Brazil's military is no longer a threat to democracy but it retains influence among some legislators in Congress, so the prospect of former officers facing trial is uncertain. The truth commission also detailed how private companies, including many foreign automakers, helped the military put together "black lists" of trade union activists. Many of the activists were harassed by police or unable to find jobs for a long period. Germany's Volkswagen AG had been a particularly active provider of information to the military, providing detailed accounts of union meetings. State-run oil company Petrobras , which is currently at the centre of a corruption scandal shaking Rousseff's government, was an "iconic" case of a company that suppressed labour unrest with military assistance. Rosa Cardoso, one of the truth commission's leaders, said public prosecutors should try to bring civil lawsuits against companies whose actions directly led to serious rights violations.

CIA and US military were the architects and mentors of Brazil and Latin America's human rights, abuses, military juntas and torture. All courtesy of the "School of the Americas" (SOA). A 1996 Pentagon investigation revealing its training manuals advocated torture, false imprisonment, and executions.

During the first seven years after Castelo Branco's CIA orchestrated coup, the US military and Intelligence services "trained" 100,000 Brazilian police in torture and repression including the sale of $20 million worth of torture equipment. More than 600 Brazilian police and senior military officers who were brought to the United States. Their instruction was clear as the CIA trainer openly encouraged and lectured on using widespread torture as means of repression and intimidating the Brazilian population. Others conveyed a even more insidious message. Le VanAn, a student from the South Vietnamese police, later described what his instructors told him: "Despite the fact that brutal interrogation is strongly criticized by moralists," they said, "its importance must not be denied if we want to have order and security in daily life."

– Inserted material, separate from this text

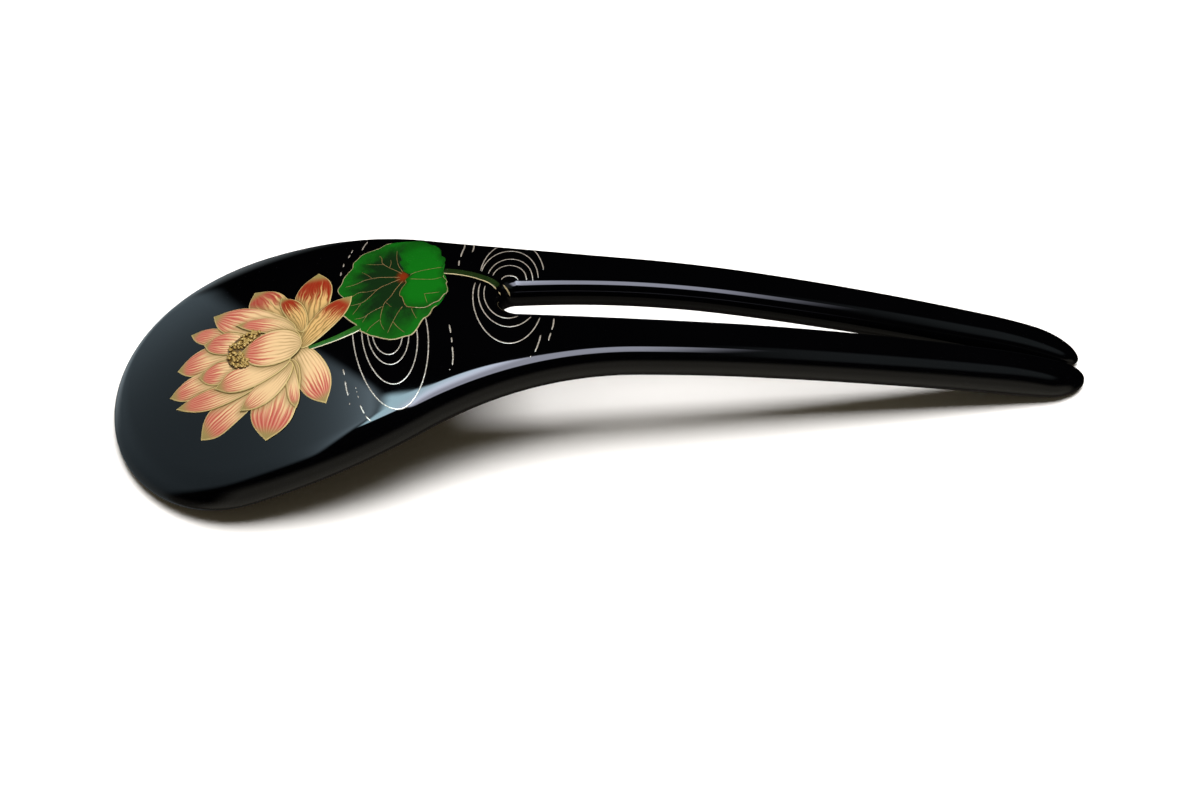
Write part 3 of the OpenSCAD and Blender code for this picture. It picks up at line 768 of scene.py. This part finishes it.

Brazil's political prisoners never doubted that the Americans were involved in the torture that proliferated in their country. On their release, they reported that they frequently had heard English-speaking men around them, foreigners who left the room while the actual torture took place. As the years passed, those torture victims say, the men with American.
accents became less careful and sometimes stayed on during interrogations and started actively participating in torture, rapes and murders of political opponents.